(begin)
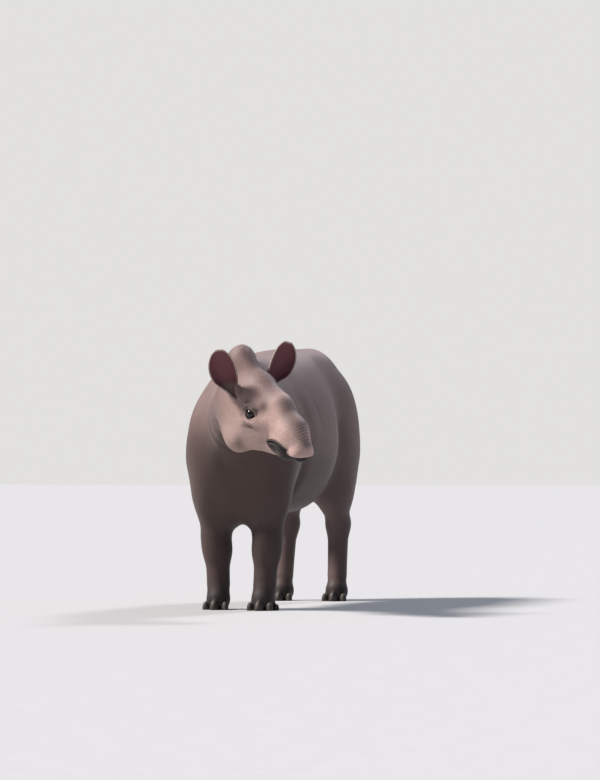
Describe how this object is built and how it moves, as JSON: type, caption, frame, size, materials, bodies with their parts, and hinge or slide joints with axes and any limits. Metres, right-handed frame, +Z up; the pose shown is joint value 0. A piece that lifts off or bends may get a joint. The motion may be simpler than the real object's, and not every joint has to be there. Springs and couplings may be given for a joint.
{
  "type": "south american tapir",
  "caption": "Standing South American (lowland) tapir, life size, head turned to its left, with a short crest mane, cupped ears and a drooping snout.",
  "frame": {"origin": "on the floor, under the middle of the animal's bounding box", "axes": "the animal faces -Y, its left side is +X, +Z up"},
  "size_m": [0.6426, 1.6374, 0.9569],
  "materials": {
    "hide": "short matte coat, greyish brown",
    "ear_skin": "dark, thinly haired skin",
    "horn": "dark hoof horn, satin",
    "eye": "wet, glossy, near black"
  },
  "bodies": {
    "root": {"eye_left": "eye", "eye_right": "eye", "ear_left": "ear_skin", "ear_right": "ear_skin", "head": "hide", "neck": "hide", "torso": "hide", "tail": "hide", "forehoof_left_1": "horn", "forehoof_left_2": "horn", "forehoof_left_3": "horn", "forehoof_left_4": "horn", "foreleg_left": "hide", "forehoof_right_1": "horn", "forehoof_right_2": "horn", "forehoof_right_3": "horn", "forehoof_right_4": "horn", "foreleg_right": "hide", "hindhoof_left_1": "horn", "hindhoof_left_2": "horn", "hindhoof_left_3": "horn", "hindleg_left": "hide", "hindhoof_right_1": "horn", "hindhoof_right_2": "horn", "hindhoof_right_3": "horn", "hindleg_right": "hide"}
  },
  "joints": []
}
(end)
### TASK BRIEF
Quote the data in full, keeping each word unchanged.

### TASK ANSWER
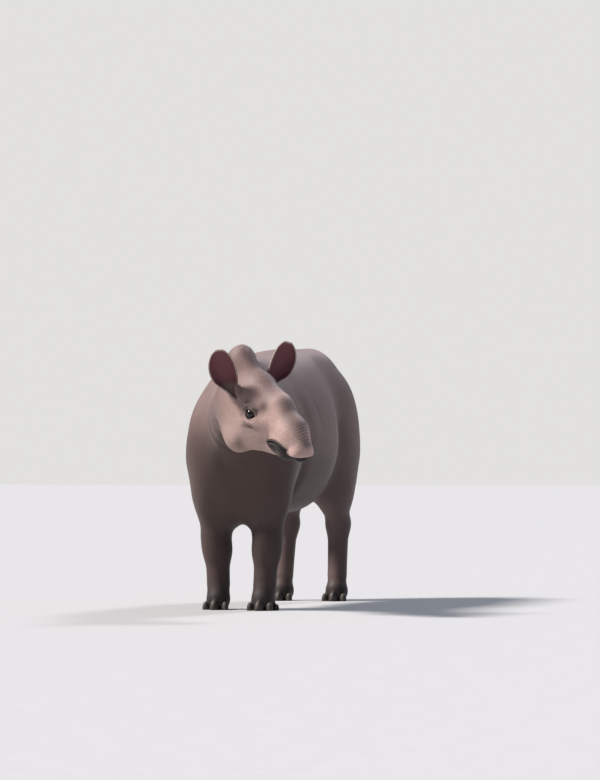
Describe how this object is built and how it moves, as JSON: type, caption, frame, size, materials, bodies with their parts, and hinge or slide joints with axes and any limits. Metres, right-handed frame, +Z up; the pose shown is joint value 0. A piece that lifts off or bends may get a joint. The motion may be simpler than the real object's, and not every joint has to be there. Springs and couplings may be given for a joint.
{
  "type": "south american tapir",
  "caption": "Standing South American (lowland) tapir, life size, head turned to its left, with a short crest mane, cupped ears and a drooping snout.",
  "frame": {"origin": "on the floor, under the middle of the animal's bounding box", "axes": "the animal faces -Y, its left side is +X, +Z up"},
  "size_m": [0.6426, 1.6374, 0.9569],
  "materials": {
    "hide": "short matte coat, greyish brown",
    "ear_skin": "dark, thinly haired skin",
    "horn": "dark hoof horn, satin",
    "eye": "wet, glossy, near black"
  },
  "bodies": {
    "root": {"eye_left": "eye", "eye_right": "eye", "ear_left": "ear_skin", "ear_right": "ear_skin", "head": "hide", "neck": "hide", "torso": "hide", "tail": "hide", "forehoof_left_1": "horn", "forehoof_left_2": "horn", "forehoof_left_3": "horn", "forehoof_left_4": "horn", "foreleg_left": "hide", "forehoof_right_1": "horn", "forehoof_right_2": "horn", "forehoof_right_3": "horn", "forehoof_right_4": "horn", "foreleg_right": "hide", "hindhoof_left_1": "horn", "hindhoof_left_2": "horn", "hindhoof_left_3": "horn", "hindleg_left": "hide", "hindhoof_right_1": "horn", "hindhoof_right_2": "horn", "hindhoof_right_3": "horn", "hindleg_right": "hide"}
  },
  "joints": []
}